Un avenir encore incertain
Au quotidien, Tris Acatrinei gère donc les modifications de fiches (avec un repérage automatisé au maximum), suit l'activité parlementaire sur Twitter et son blog et réfléchit à la suite. Depuis un an, le site compte les eurodéputés français dans ses listes et se prépare à l'arrivée des prochains sénateurs, en septembre.

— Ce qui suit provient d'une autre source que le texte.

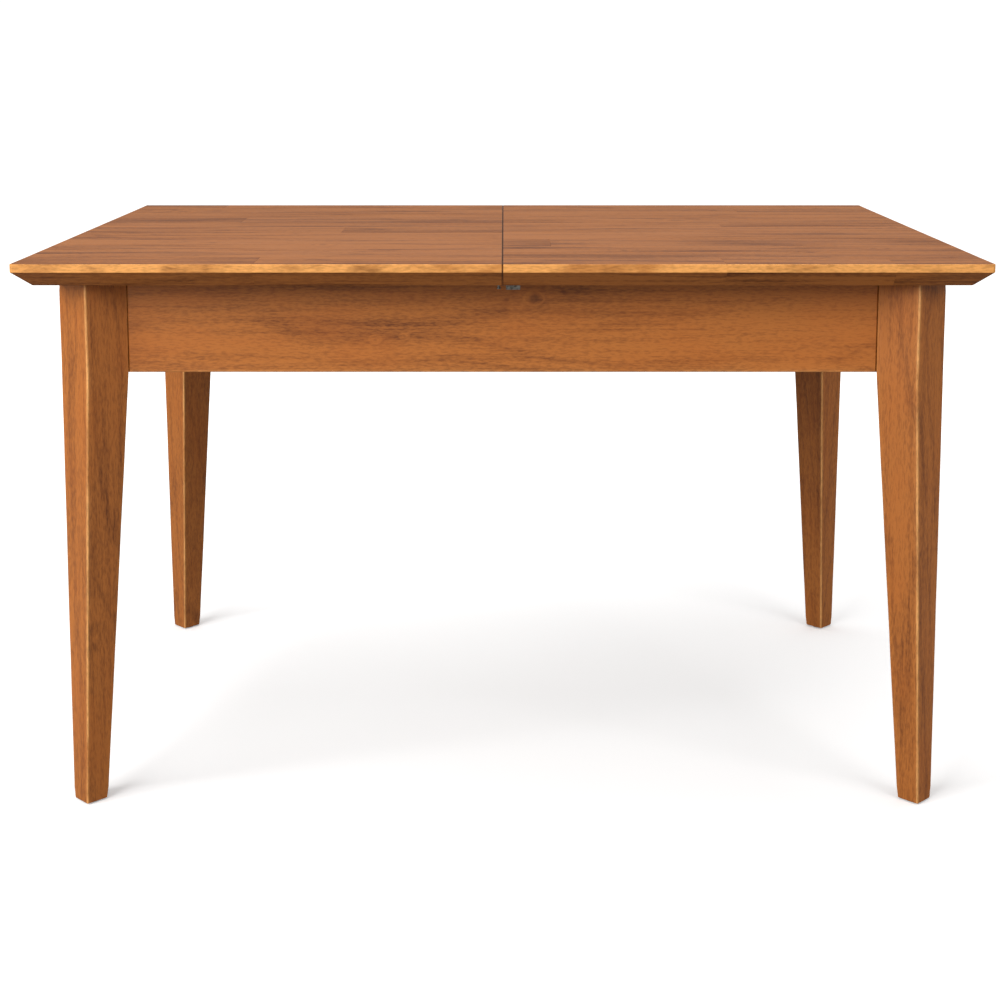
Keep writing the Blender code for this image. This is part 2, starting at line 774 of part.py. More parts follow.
def build_top():
    carriers = {}
    for side, sx in SIDES.items():
        pieces = [top_half(side, sx)]
        pieces += [top_runner(f"{end}_{side}", sx, sy) for end, sy in ENDS.items()]
        pieces += [top_batten(f"{place}_{side}", start, sx) for place, start in BATTEN_STARTS.items()]
        carriers[side] = carrier(f"{side}_half_slide", (0, 0, GROOVE_LOW))
        ride_on(carriers[side], *pieces)
    ride_on(carriers["left"], catch_keeper(), *(alignment_dowel(place, y) for place, y in DOWEL_YS.items()))
    ride_on(carriers["right"], catch_base(), catch_rivet(), catch_lever())


build_frame()
build_leaf()
build_top()
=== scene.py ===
"""Looks of the extendable dining table: knotty, lacquered wood in staves, with steel and brass fittings.

Metres, in the CAD model's frame: +Z up, +X along the table's length and the front at -Y.
"""

import math
import random

import bmesh
import bpy
from mathutils import Matrix, Vector, noise


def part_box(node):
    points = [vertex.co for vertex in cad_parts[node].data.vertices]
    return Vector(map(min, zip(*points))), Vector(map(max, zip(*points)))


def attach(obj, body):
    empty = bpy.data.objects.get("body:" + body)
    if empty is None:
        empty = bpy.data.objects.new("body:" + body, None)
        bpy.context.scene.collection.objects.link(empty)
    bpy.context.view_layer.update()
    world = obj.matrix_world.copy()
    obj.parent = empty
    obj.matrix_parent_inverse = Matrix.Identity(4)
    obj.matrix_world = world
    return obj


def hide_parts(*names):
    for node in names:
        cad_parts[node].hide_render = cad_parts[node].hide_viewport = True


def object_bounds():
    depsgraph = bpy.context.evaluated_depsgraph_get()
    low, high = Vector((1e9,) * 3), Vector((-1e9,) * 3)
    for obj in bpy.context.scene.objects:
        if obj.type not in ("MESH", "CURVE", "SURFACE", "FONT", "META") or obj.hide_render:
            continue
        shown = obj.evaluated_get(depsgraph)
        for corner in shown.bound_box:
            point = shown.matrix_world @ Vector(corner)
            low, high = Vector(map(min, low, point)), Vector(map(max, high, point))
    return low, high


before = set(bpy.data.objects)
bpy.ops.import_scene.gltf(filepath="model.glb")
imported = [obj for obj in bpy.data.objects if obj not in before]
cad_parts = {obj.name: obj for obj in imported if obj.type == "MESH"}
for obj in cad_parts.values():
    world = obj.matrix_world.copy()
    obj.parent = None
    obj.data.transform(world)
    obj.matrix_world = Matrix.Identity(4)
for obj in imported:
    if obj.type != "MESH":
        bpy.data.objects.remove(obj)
CAD_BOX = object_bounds()
TOP_Z = CAD_BOX[1][2]

# The table's shape, as in the CAD model.
LEGS = {
    "front_left": (-1, -1),
    "front_right": (1, -1),
    "back_left": (-1, 1),
    "back_right": (1, 1),
}
LEG_X = 0.562
LEG_Y = 0.358
LEG_SIDE = 0.066
FOOT_SIDE = 0.034
FOOT_OUTSET = 0.028
APRON_DEPTH = 0.020
EDGE_BAND = 0.011
BEVEL_INSET = 0.023
TOP_CORNER = 0.004
DOWEL_RADIUS = 0.0053
DOWEL_Z = 0.7535
DOWEL_DEPTH = 0.021
DOWEL_YS = (-0.300, 0.0, 0.300)

# How the edges are finished.
SEAM_HALF = 0.00004
FINE_EASE = 0.00035
SOFT_EASE = 0.0012
LEG_ARRIS = 0.0017
APRON_ARRIS = 0.0016
BAND_WEAR = 0.85
APRON_WEAR = 0.3
# The wear value that marks a half's seam face, which the seam's painted shade line leaves out.
SEAM_FACE = -1.0

# Each half's staves from the back: how far from the back edge each ends, and its tone from -1, dark, to 1.
STAVES = {
    "left": [
        (0.082, 0.05), (0.165, -0.10), (0.249, 0.25), (0.332, -0.85), (0.410, 0.20), (0.490, -0.30),
        (0.575, 0.30), (0.655, 0.10), (0.738, 0.30), (0.820, 0.05), (0.900, 0.15),
    ],
    "right": [
        (0.070, 0.10), (0.140, -0.40), (0.245, 0.20), (0.330, -0.15), (0.400, 0.05), (0.470, 0.10),
        (0.585, 0.25), (0.680, -0.55), (0.760, 0.15), (0.830, 0.25), (0.900, 0.05),
    ],
}
# Butt joints along a stave: half, stave number from the back, distance from the middle, tone past it.
JOINTS = [
    ("left", 10, 0.330, -0.25), ("right", 10, 0.296, 0.30), ("right", 10, 0.520, -0.45),
    ("left", 3, 0.430, -0.60), ("right", 7, 0.070, -0.25), ("left", 0, 0.500, -0.30),
    ("right", 1, 0.410, -0.70), ("left", 5, 0.250, 0.10), ("right", 4, 0.350, -0.10),
]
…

Surtout, le site a changé de modèle économique : d'abord payant puis sur publicité, il vit désormais des dons des lecteurs, avec un objectif mensuel de 2 000 euros pour le moment. La progression est rapide mais l'objectif n'est pas atteint : 180 euros en janvier, 1 080 euros en février, 1 143 euros en mars, 1 300 euros en avril, 1 720 euros en mai et 1 647 en juin. Un montant déjà presque atteint à la mi-juillet.
Pour le mois de juin, les dons se sont montés à 1620€ :) Merci à vous <3 Remise à (presque) zéro du compteur. https://t.co/6o8XisdtNV
— Projet Arcadie (@Projet_Arcadie) 1 juillet 2017
« Tous les autres modèles économiques ont été explorés et n'ont pas fonctionné. J'ai 7 000 abonnés sur Twitter. Si chacun faisait un don mensuel d'un euro, le budget serait bouclé et j'aurais les moyens de concevoir la petite sœur sur les partis politiques » estime Acatrinei. Il s'agirait d'une base de données, contenant tous les partis politiques figurant dans le rapport des comptes de campagne et de la vie politique, encore avec des informations détaillées. Avant d'ajouter de nouvelles informations et de lancer des projets annexes, elle attend que l'objectif de dons soit rempli trois mois de suite.
« Si ce n'est plus possible financièrement pour moi de poursuivre, on arrête en passant le site en archive. On est dans une phase de césure où les gens ne comprennent pas que le web doit s'acheter aussi » déclare Tris Acatrinei, qui prépare déjà les archives de la précédente législature. Une autre piste, par la collaboration ponctuelle avec des médias, doit aussi aider à financer le projet, qui gagne en visibilité de mois en mois.